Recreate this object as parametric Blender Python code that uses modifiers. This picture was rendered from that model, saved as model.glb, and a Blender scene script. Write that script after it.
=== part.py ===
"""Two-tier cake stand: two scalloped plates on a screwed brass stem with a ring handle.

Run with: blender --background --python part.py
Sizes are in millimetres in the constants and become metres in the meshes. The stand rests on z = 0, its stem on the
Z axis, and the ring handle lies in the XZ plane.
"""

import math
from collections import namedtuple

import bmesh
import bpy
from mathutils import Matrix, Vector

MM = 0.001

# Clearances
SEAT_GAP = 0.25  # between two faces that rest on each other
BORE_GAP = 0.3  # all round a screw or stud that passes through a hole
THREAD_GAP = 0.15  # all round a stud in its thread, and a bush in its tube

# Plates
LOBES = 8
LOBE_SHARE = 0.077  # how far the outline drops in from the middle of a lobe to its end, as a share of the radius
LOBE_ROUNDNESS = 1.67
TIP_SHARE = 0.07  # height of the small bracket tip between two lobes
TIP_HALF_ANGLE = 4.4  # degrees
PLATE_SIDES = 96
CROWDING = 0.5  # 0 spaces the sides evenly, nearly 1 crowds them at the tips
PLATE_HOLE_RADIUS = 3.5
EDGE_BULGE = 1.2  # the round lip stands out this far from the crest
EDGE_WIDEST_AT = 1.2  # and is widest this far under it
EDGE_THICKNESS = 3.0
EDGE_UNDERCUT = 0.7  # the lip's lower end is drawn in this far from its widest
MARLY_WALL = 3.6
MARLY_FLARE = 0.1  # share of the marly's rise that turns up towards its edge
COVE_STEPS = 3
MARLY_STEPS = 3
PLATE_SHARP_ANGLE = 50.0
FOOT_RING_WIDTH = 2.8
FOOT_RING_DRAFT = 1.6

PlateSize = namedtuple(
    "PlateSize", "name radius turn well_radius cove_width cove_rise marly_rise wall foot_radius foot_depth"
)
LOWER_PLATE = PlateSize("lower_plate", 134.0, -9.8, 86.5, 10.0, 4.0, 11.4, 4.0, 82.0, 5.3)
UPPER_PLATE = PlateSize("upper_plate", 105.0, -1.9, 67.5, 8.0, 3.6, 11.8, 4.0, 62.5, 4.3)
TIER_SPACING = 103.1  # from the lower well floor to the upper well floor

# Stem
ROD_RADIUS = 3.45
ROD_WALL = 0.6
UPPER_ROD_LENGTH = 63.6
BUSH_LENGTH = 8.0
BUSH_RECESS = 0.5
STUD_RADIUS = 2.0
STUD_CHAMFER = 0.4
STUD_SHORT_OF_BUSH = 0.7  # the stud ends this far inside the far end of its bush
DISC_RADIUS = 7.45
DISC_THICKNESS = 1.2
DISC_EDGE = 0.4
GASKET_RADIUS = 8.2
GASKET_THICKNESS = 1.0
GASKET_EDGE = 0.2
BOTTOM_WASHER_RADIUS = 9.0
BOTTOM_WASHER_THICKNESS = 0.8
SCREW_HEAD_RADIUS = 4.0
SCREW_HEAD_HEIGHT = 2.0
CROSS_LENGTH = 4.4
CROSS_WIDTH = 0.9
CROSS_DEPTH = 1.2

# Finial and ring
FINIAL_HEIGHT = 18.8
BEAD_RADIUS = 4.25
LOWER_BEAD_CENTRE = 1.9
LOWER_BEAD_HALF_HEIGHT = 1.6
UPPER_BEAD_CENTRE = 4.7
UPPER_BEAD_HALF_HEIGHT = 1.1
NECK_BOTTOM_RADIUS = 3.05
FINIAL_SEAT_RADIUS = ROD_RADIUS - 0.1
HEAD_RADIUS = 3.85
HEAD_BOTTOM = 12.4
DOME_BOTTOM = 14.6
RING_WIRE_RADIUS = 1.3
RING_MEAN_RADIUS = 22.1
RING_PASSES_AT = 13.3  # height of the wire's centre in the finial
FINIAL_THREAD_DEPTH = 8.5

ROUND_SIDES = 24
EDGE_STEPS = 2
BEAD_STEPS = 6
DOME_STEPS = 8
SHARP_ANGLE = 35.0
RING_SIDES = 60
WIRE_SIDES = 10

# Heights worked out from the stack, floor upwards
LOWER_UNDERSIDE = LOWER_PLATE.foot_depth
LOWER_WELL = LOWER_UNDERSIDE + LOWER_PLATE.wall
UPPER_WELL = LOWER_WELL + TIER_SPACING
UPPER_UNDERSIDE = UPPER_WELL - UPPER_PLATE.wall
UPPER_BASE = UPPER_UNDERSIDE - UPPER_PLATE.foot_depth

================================

◆ Stated problem
Print only the lines from the top of the data above down to the line holding "TIER_SPACING = 103.1", inclusive.

◆ Exercise output
Recreate this object as parametric Blender Python code that uses modifiers. This picture was rendered from that model, saved as model.glb, and a Blender scene script. Write that script after it.
=== part.py ===
"""Two-tier cake stand: two scalloped plates on a screwed brass stem with a ring handle.

Run with: blender --background --python part.py
Sizes are in millimetres in the constants and become metres in the meshes. The stand rests on z = 0, its stem on the
Z axis, and the ring handle lies in the XZ plane.
"""

import math
from collections import namedtuple

import bmesh
import bpy
from mathutils import Matrix, Vector

MM = 0.001

# Clearances
SEAT_GAP = 0.25  # between two faces that rest on each other
BORE_GAP = 0.3  # all round a screw or stud that passes through a hole
THREAD_GAP = 0.15  # all round a stud in its thread, and a bush in its tube

# Plates
LOBES = 8
LOBE_SHARE = 0.077  # how far the outline drops in from the middle of a lobe to its end, as a share of the radius
LOBE_ROUNDNESS = 1.67
TIP_SHARE = 0.07  # height of the small bracket tip between two lobes
TIP_HALF_ANGLE = 4.4  # degrees
PLATE_SIDES = 96
CROWDING = 0.5  # 0 spaces the sides evenly, nearly 1 crowds them at the tips
PLATE_HOLE_RADIUS = 3.5
EDGE_BULGE = 1.2  # the round lip stands out this far from the crest
EDGE_WIDEST_AT = 1.2  # and is widest this far under it
EDGE_THICKNESS = 3.0
EDGE_UNDERCUT = 0.7  # the lip's lower end is drawn in this far from its widest
MARLY_WALL = 3.6
MARLY_FLARE = 0.1  # share of the marly's rise that turns up towards its edge
COVE_STEPS = 3
MARLY_STEPS = 3
PLATE_SHARP_ANGLE = 50.0
FOOT_RING_WIDTH = 2.8
FOOT_RING_DRAFT = 1.6

PlateSize = namedtuple(
    "PlateSize", "name radius turn well_radius cove_width cove_rise marly_rise wall foot_radius foot_depth"
)
LOWER_PLATE = PlateSize("lower_plate", 134.0, -9.8, 86.5, 10.0, 4.0, 11.4, 4.0, 82.0, 5.3)
UPPER_PLATE = PlateSize("upper_plate", 105.0, -1.9, 67.5, 8.0, 3.6, 11.8, 4.0, 62.5, 4.3)
TIER_SPACING = 103.1  # from the lower well floor to the upper well floor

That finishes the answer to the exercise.